Written request:
For each line in the data below that holds "body", return a copy.

•••

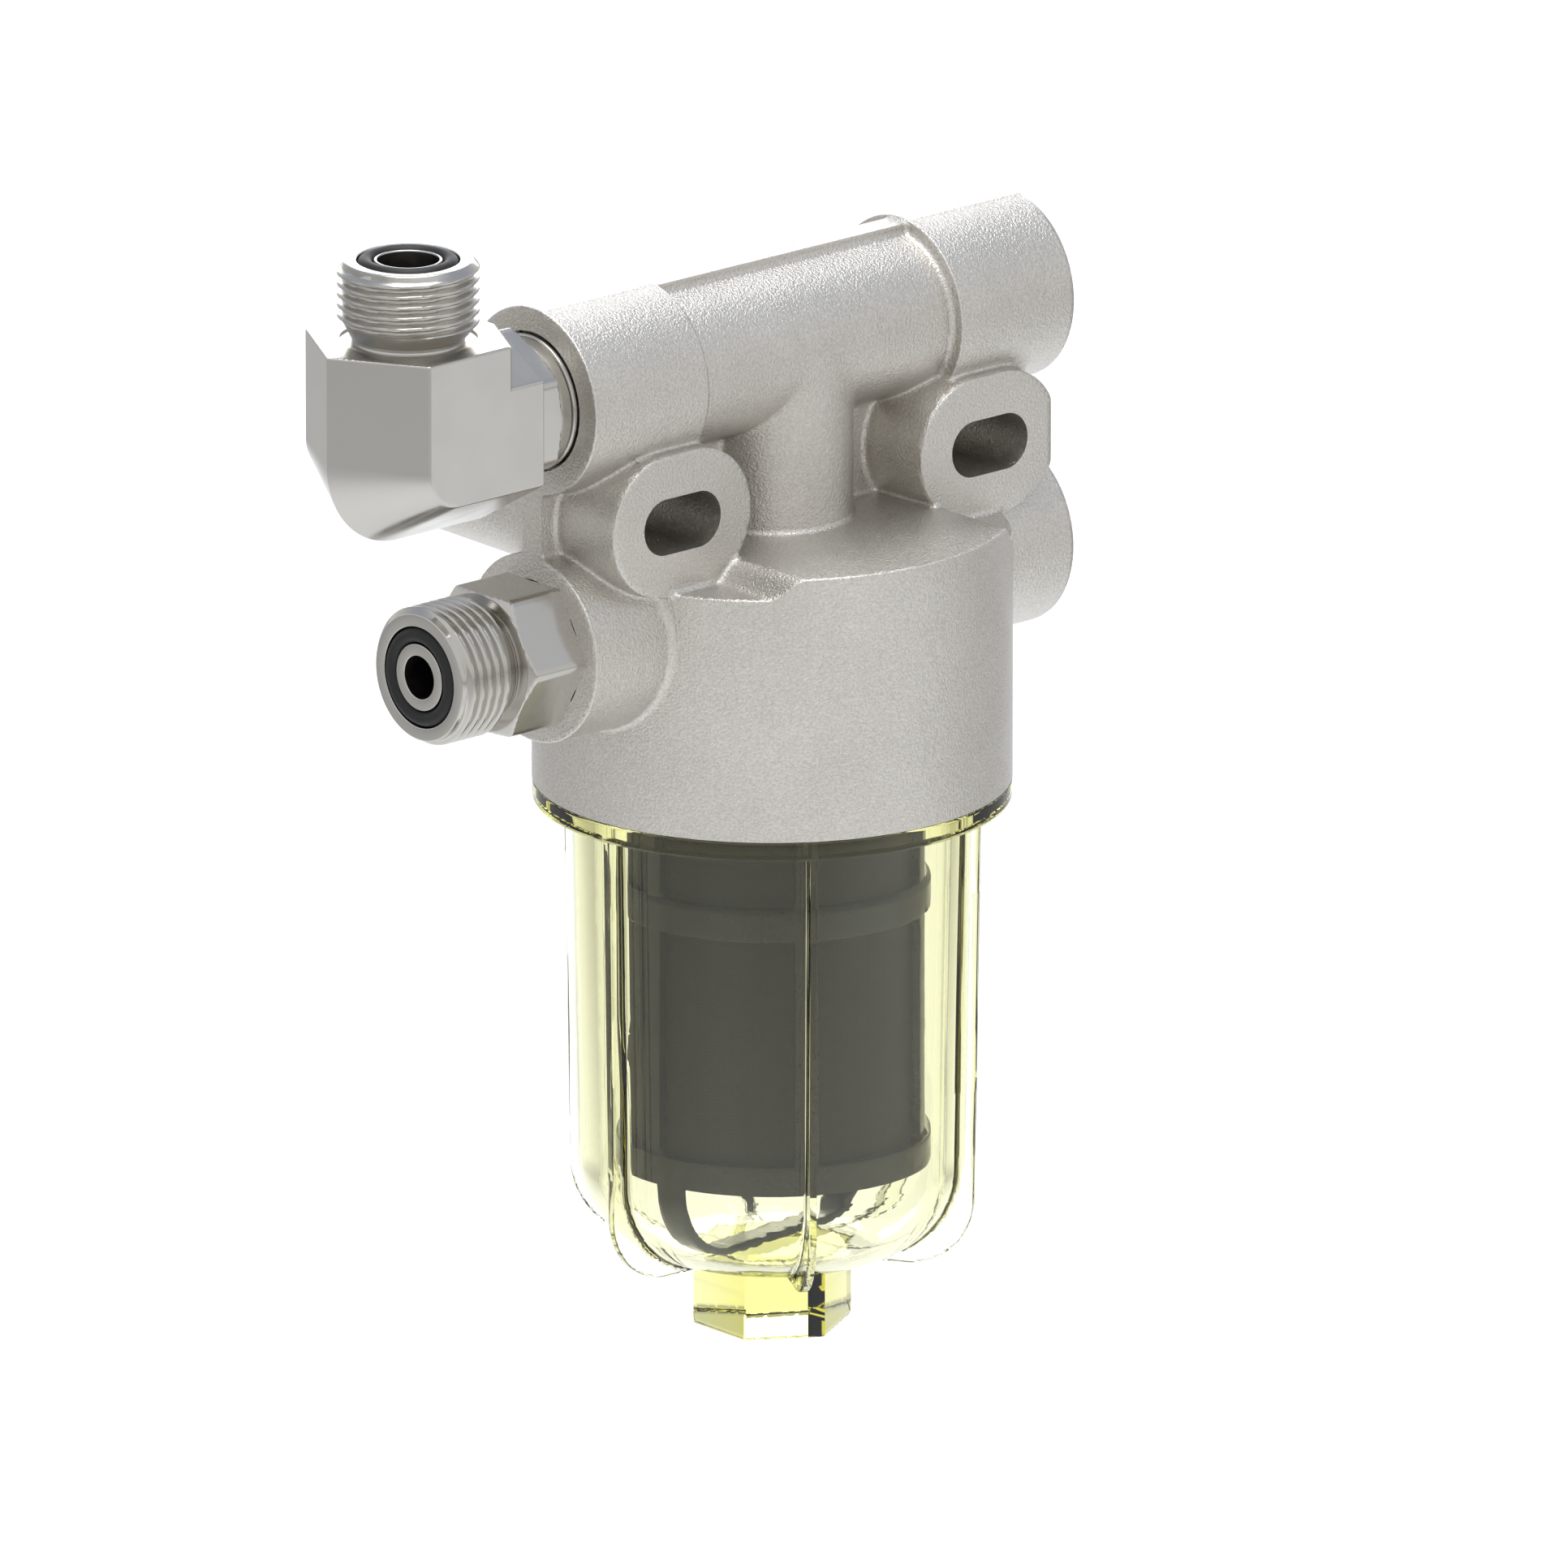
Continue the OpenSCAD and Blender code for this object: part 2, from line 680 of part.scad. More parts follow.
module elbow_block() {
    arm = elbow_flat + elbow_turn;
    flat_y = elbow_bar_r * cos(30);
    intersection() {
        union() {
            translate([0, 0, -elbow_turn]) linear_extrude(arm) bar_section();
            translate([-elbow_turn, 0, 0]) rotate([0, 90, 0]) rotate([0, 0, 180])
                linear_extrude(arm) bar_section();
            translate([-elbow_turn, 0, -elbow_turn]) rotate([90, 0, 0])
                rotate_extrude() corner_section();
        }
        translate([-2 * elbow_bar_r, -flat_y, -2 * elbow_bar_r])
            cube([4 * elbow_bar_r, 2 * flat_y, 4 * elbow_bar_r]);
    }
}

module elbow() {
    undercut_x = -spot_x + set_gap;
    color(steel_grey) translate([elbow_x, 0, upper_z]) difference() {
        union() {
            elbow_block();
            translate([0, 0, elbow_flat + hose_end_l]) hose_end(hose_end_l + elbow_flat);
            difference() {
                along_x() cylinder(r = stud_r, h = -elbow_x - port_x + stud_l);
                translate([undercut_x - elbow_x - seal_t, 0, 0]) along_x() difference() {
                    cylinder(r = stud_r + cut, h = seat_depth + seal_t);
                    translate([0, 0, -cut])
                        cylinder(r = undercut_r, h = seat_depth + seal_t + 2 * cut);
                }
            }
        }
        translate([0, 0, elbow_flat - elbow_spot_depth]) difference() {
            cylinder(d = elbow_spot_d, h = elbow_spot_depth + seam);
            translate([0, 0, -cut]) cylinder(d = hose_neck_d, h = elbow_spot_depth + 2 * cut);
        }
        translate([0, 0, -elbow_bore / 2])
            cylinder(d = elbow_bore, h = elbow_bore / 2 + elbow_flat + hose_end_l + cut);
        along_x() cylinder(d = stud_bore, h = -elbow_x);
    }
}

module elbow_locknut() {
    color(steel_grey) translate([elbow_shoulder_x + set_gap, 0, upper_z]) along_x()
        difference() {
            union() {
                hexagon_bar(nut_af, nut_hex_h - set_gap);
                cylinder(d = nut_collar_d,
                         h = nut_collar_end_x - elbow_shoulder_x - 2 * set_gap);
            }
            translate([0, 0, -cut])
                cylinder(d = port_thread_d, h = port_x + elbow_reach);
        }
}

module elbow_washer() {
    color(steel_grey) translate([nut_collar_end_x, 0, upper_z]) along_x() difference() {
        cylinder(d = washer_d, h = washer_t);
        translate([0, 0, -cut]) cylinder(d = port_thread_d, h = washer_t + 2 * cut);
    }
}

// The seal in a port's seat, drawn for the left port
module port_seal() {
    translate([-spot_x + seal_t / 2 + set_gap, 0, 0]) along_x()
        ring(seal_r, seal_t - set_gap);
}

module elbow_port_seal() {
    color(rubber_black) translate([0, 0, upper_z]) port_seal();
}

module elbow_face_seal() {
    color(rubber_black) translate([elbow_x, 0, elbow_end_z]) face_seal();
}

adapter_end_x = -port_x - adapter_hex_h - hose_end_l;

module adapter() {
    color(steel_grey) translate([0, 0, lower_z]) difference() {
        union() {
            translate([adapter_end_x, 0, 0]) rotate([0, -90, 0]) hose_end(hose_end_l + lap);
            translate([-port_x - adapter_hex_h, 0, 0]) along_x() intersection() {
                rotate([0, 0, 90]) hexagon_bar(adapter_af, adapter_hex_h);
                cylinder(r1 = adapter_af / 2, r2 = adapter_af / 2 + adapter_hex_h / tan(hex_chamfer),
                         h = adapter_hex_h);
            }
            translate([-port_x, 0, 0]) along_x() {
                cylinder(d = spot_d - 4 * run_gap, h = spot_depth);
                cylinder(r = undercut_r, h = spot_depth + seat_depth);
                translate([0, 0, spot_depth + seat_depth])
                    cylinder(r = stud_r, h = stud_l - spot_depth - seat_depth);
            }
        }
        translate([adapter_end_x - cut, 0, 0]) along_x()
            cylinder(d = adapter_bore, h = stud_l - port_x - adapter_end_x + 2 * cut);
    }
}

module adapter_port_seal() {
    color(rubber_black) translate([0, 0, lower_z]) port_seal();
}

module adapter_face_seal() {
    color(rubber_black) translate([adapter_end_x, 0, lower_z])
        rotate([0, -90, 0]) face_seal();
}

// A plug in a right-hand port: collar, hexagon socket, undercut and thread
module plug() {
    color(steel_grey) rotate([0, 0, 180]) translate([-port_x - plug_stand, 0, 0]) along_x()
        difference() {
            union() {
                cylinder(d = plug_collar_d, h = plug_stand + spot_depth);
                cylinder(r = undercut_r, h = plug_stand + spot_depth + seat_depth);
                translate([0, 0, plug_stand + spot_depth + seat_depth])
                    cylinder(r = stud_r, h = stud_l - spot_depth - seat_depth);
            }
            translate([0, 0, -cut]) hexagon_bar(plug_socket_af, plug_socket_depth + cut);
        }
}

module plug_seal() {
    color(rubber_black) rotate([0, 0, 180]) port_seal();
}

module upper_plug() {
    translate([0, 0, upper_z]) plug();
}

module upper_plug_seal() {
    translate([0, 0, upper_z]) plug_seal();
}

module lower_plug() {
    translate([0, 0, lower_z]) plug();
}

module lower_plug_seal() {
    translate([0, 0, lower_z]) plug_seal();
}

filter_head();
element_spigot();
bowl();
bowl_seal();
element_cage();
element_mesh();
element_end_cap();
element_seal();
elbow();
elbow_locknut();
elbow_washer();
elbow_port_seal();
elbow_face_seal();
adapter();
adapter_port_seal();
adapter_face_seal();
upper_plug();
upper_plug_seal();
lower_plug();
lower_plug_seal();
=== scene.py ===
"""A fuel prefilter: cast head, clear bowl, strainer element and two flat-faced hose fittings.

Sizes are in millimetres until a mesh is made. X runs along the ports, -Y is the front and Z is
the bowl's axis, with Z = 0 at the centres of the mounting slots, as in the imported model.
"""

import math

import bpy
import numpy as np
from mathutils import Matrix, Vector


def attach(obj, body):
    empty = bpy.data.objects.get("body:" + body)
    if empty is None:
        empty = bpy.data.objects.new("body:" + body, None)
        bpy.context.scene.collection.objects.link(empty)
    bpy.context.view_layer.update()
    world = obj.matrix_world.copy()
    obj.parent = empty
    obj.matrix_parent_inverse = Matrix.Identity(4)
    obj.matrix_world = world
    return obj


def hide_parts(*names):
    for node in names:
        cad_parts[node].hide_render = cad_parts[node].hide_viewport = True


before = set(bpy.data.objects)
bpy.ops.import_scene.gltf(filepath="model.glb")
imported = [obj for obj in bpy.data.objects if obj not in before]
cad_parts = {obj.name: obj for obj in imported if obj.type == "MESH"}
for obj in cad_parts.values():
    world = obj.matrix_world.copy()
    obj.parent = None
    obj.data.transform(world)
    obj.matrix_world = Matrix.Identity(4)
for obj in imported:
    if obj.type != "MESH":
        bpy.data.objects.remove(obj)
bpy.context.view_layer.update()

# The head is one aluminium sand casting: an upper tube with a port boss at each end, a neck, a
# round skirt, two lower port stubs and the thin web in the mould's parting plane. Its forms flow
# together in small fillets; only the ports, the skirt's bore and the port faces are machined.

MM = 0.001


def linear_colour(code):
    """sRGB hex to linear RGB with alpha 1: a straight part near black, else a power of 2.4."""
    parts = np.array([int(code[i:i + 2], 16) for i in (1, 3, 5)]) / 255
    low, high = parts / 12.92, ((parts + 0.055) / 1.055) ** 2.4
    return (*np.where(parts <= 0.04045, low, high).tolist(), 1.0)


def fillet_join(a, b, radius):
    """Distance to the union of a and b with a concave round of that radius where they meet.

    It is the radius, or the nearer distance if larger, less the length of the vector whose two
    parts are how far a and b fall short of the radius.
    """
    u, v = np.maximum(radius - a, 0), np.maximum(radius - b, 0)
    return np.maximum(radius, np.minimum(a, b)) - np.hypot(u, v)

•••

Solution for this exercise:
def attach(obj, body):
    empty = bpy.data.objects.get("body:" + body)
        empty = bpy.data.objects.new("body:" + body, None)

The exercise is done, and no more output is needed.